▸ What to produce: Reproduce, word for word, only the lines from the one containing "for (const [a, b, c]" through the one containing "for corner in", both included.

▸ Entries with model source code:
↓↓↓
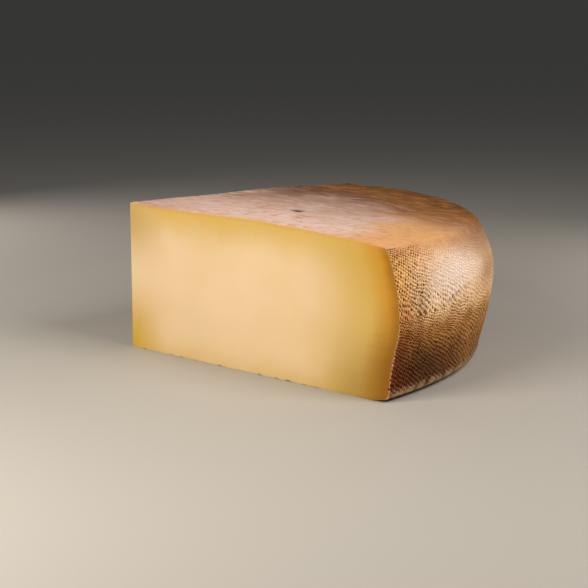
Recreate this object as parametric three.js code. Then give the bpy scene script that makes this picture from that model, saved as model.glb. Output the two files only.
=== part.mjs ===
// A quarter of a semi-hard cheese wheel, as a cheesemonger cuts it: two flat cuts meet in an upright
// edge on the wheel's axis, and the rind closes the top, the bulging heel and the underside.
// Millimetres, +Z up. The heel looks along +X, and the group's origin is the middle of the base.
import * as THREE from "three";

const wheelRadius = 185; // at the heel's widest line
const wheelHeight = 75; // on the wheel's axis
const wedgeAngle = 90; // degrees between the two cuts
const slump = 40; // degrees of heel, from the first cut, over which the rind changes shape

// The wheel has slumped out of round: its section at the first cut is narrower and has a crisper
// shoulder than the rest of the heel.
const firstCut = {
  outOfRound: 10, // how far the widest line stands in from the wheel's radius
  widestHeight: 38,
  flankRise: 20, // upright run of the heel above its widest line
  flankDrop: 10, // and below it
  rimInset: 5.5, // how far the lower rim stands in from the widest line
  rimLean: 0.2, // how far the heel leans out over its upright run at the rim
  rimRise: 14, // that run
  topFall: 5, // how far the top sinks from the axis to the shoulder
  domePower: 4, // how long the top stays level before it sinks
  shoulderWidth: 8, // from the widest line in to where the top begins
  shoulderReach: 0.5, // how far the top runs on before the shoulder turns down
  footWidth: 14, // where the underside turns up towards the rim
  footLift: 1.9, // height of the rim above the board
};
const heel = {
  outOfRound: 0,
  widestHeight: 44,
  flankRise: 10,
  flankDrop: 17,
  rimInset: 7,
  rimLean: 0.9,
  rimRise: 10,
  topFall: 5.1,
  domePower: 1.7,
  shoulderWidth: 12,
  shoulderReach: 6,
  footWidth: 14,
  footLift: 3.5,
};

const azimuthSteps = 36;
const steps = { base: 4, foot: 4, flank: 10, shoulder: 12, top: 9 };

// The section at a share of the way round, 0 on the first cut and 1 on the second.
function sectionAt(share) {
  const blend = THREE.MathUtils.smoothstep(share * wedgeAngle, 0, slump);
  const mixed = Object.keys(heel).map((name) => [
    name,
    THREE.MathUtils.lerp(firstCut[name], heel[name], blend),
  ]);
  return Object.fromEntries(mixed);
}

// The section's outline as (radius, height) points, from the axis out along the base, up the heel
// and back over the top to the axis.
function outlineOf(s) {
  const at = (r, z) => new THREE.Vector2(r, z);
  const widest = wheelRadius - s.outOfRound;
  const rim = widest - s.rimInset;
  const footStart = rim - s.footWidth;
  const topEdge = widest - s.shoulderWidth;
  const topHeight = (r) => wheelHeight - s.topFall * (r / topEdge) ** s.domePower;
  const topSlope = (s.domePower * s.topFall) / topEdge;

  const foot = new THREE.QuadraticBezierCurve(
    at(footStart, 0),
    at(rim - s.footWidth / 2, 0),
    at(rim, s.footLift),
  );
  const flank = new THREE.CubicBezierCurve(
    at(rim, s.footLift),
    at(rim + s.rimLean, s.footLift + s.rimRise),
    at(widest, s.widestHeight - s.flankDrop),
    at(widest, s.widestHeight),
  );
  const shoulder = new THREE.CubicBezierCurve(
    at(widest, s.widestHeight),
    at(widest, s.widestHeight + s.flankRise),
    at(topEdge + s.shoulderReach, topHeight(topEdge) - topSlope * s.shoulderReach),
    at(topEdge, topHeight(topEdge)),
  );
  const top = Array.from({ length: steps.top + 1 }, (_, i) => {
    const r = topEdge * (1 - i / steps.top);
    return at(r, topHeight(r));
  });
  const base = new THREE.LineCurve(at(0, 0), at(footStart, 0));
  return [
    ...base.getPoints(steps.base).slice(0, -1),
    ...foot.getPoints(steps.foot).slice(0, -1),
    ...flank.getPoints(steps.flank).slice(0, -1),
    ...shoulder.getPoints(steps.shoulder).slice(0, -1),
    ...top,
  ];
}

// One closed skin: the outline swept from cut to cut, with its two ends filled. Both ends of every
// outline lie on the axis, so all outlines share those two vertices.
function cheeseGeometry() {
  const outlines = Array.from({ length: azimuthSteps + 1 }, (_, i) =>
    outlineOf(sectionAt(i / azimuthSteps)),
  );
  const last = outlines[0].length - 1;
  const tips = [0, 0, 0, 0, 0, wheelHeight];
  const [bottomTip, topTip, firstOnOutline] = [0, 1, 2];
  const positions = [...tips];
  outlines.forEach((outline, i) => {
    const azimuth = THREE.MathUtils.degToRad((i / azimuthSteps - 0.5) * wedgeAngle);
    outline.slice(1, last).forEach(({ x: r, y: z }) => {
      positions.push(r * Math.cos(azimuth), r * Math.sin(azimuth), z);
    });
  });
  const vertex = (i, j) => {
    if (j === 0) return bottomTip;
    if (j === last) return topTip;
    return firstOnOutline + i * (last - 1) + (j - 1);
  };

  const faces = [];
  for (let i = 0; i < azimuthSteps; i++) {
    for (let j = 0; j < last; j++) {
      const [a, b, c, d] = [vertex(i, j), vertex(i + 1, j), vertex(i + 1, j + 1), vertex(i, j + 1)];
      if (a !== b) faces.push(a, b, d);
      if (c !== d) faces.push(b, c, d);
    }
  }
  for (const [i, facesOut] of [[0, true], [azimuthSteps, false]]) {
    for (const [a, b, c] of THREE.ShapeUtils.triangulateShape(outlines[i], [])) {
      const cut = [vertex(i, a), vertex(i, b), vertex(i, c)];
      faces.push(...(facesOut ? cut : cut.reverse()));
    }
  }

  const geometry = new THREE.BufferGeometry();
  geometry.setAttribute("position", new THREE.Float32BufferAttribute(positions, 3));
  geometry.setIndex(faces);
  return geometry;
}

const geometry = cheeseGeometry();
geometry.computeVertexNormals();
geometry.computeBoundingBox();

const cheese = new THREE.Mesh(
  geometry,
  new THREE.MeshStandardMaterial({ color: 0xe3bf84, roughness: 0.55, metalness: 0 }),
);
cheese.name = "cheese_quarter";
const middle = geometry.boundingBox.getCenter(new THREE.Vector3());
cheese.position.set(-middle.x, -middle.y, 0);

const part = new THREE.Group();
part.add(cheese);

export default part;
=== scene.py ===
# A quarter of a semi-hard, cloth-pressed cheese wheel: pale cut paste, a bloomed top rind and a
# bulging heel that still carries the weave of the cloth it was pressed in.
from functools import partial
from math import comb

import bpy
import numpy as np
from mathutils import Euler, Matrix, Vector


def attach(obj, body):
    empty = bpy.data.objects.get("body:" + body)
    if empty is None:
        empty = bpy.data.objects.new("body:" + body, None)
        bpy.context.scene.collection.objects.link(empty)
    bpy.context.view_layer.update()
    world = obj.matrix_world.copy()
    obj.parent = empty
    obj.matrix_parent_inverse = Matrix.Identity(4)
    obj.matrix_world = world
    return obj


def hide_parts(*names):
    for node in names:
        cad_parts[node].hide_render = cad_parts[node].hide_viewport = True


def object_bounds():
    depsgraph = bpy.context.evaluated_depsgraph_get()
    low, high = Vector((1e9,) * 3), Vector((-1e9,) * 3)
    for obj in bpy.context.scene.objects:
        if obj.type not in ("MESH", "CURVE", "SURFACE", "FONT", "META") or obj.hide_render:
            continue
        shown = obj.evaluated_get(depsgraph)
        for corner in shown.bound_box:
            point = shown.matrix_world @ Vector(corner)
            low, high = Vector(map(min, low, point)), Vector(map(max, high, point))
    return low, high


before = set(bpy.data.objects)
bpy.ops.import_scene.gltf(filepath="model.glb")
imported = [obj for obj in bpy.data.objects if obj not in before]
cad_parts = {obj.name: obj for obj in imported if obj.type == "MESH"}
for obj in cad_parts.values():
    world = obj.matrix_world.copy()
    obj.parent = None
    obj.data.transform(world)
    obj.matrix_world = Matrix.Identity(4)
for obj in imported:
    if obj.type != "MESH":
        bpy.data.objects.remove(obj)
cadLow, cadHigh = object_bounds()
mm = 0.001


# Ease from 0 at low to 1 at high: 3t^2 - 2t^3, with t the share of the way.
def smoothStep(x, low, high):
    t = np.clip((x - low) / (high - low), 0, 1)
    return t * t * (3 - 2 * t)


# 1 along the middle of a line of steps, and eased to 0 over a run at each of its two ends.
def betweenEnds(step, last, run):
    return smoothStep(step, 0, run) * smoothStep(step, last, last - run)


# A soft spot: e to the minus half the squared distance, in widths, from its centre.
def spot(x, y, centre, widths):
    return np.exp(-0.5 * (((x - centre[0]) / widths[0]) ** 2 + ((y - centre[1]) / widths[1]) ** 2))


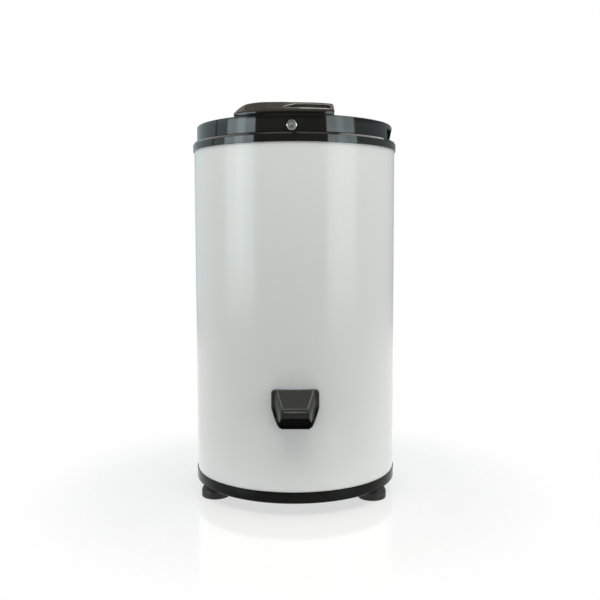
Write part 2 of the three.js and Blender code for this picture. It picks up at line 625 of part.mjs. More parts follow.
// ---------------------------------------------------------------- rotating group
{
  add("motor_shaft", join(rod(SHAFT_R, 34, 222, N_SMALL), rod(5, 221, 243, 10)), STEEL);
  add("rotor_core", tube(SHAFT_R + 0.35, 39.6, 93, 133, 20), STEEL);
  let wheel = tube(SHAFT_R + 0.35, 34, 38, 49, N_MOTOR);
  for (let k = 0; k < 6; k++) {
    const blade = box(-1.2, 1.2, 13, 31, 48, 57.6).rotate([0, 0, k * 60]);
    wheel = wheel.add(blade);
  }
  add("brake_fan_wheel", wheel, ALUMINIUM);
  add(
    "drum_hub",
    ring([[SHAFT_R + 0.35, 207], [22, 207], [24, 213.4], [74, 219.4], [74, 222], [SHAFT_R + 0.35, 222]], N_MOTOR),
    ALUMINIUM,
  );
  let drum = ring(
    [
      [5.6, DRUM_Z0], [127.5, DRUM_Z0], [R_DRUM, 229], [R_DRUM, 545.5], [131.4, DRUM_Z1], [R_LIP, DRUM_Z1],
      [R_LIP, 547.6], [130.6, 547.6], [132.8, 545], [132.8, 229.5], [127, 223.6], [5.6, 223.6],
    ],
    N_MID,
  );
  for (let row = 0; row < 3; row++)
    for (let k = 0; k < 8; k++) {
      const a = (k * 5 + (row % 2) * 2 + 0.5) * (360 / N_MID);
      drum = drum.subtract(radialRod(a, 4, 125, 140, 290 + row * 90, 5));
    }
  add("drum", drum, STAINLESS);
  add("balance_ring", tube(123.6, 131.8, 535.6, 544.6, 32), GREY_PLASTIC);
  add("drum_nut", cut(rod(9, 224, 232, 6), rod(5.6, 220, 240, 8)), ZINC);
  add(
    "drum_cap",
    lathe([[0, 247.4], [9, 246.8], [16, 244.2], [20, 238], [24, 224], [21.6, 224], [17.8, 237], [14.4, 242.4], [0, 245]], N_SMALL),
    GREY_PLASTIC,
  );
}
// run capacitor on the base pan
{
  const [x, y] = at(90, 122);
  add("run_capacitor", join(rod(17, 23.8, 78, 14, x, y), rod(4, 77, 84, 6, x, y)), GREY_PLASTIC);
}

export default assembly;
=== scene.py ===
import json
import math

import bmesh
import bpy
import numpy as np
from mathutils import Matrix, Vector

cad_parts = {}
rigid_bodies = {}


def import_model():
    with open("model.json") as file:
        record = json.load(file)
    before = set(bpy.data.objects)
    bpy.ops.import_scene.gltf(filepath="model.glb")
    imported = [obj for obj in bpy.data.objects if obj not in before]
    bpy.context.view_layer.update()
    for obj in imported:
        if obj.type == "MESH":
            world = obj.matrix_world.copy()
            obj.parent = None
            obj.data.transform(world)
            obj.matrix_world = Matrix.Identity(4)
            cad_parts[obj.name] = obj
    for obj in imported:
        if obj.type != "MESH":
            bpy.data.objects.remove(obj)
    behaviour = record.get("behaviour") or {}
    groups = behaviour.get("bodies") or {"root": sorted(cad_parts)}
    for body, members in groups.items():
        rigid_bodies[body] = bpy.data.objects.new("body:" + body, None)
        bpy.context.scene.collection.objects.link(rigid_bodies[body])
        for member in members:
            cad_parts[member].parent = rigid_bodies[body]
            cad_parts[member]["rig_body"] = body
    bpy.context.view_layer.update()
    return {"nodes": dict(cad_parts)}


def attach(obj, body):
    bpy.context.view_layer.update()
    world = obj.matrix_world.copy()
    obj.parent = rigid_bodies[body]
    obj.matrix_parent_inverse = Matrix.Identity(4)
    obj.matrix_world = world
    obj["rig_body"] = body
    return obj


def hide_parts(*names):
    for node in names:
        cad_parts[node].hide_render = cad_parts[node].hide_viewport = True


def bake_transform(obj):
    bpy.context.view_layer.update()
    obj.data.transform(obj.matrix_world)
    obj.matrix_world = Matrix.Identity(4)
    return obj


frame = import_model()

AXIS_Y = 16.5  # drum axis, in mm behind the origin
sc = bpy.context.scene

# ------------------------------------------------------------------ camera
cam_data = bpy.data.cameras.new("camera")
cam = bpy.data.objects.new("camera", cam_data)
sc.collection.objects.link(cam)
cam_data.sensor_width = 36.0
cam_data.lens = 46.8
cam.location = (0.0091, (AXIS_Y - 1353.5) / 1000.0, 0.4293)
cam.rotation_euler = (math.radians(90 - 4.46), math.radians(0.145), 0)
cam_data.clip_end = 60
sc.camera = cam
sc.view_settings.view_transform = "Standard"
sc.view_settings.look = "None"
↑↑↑
▸ Solved exercise:
    for (const [a, b, c] of THREE.ShapeUtils.triangulateShape(outlines[i], [])) {
      const cut = [vertex(i, a), vertex(i, b), vertex(i, c)];
      faces.push(...(facesOut ? cut : cut.reverse()));
    }
  }

  const geometry = new THREE.BufferGeometry();
  geometry.setAttribute("position", new THREE.Float32BufferAttribute(positions, 3));
  geometry.setIndex(faces);
  return geometry;
}

const geometry = cheeseGeometry();
geometry.computeVertexNormals();
geometry.computeBoundingBox();

const cheese = new THREE.Mesh(
  geometry,
  new THREE.MeshStandardMaterial({ color: 0xe3bf84, roughness: 0.55, metalness: 0 }),
);
cheese.name = "cheese_quarter";
const middle = geometry.boundingBox.getCenter(new THREE.Vector3());
cheese.position.set(-middle.x, -middle.y, 0);

const part = new THREE.Group();
part.add(cheese);

export default part;
=== scene.py ===
# A quarter of a semi-hard, cloth-pressed cheese wheel: pale cut paste, a bloomed top rind and a
# bulging heel that still carries the weave of the cloth it was pressed in.
from functools import partial
from math import comb

import bpy
import numpy as np
from mathutils import Euler, Matrix, Vector


def attach(obj, body):
    empty = bpy.data.objects.get("body:" + body)
    if empty is None:
        empty = bpy.data.objects.new("body:" + body, None)
        bpy.context.scene.collection.objects.link(empty)
    bpy.context.view_layer.update()
    world = obj.matrix_world.copy()
    obj.parent = empty
    obj.matrix_parent_inverse = Matrix.Identity(4)
    obj.matrix_world = world
    return obj


def hide_parts(*names):
    for node in names:
        cad_parts[node].hide_render = cad_parts[node].hide_viewport = True


def object_bounds():
    depsgraph = bpy.context.evaluated_depsgraph_get()
    low, high = Vector((1e9,) * 3), Vector((-1e9,) * 3)
    for obj in bpy.context.scene.objects:
        if obj.type not in ("MESH", "CURVE", "SURFACE", "FONT", "META") or obj.hide_render:
            continue
        shown = obj.evaluated_get(depsgraph)
        for corner in shown.bound_box:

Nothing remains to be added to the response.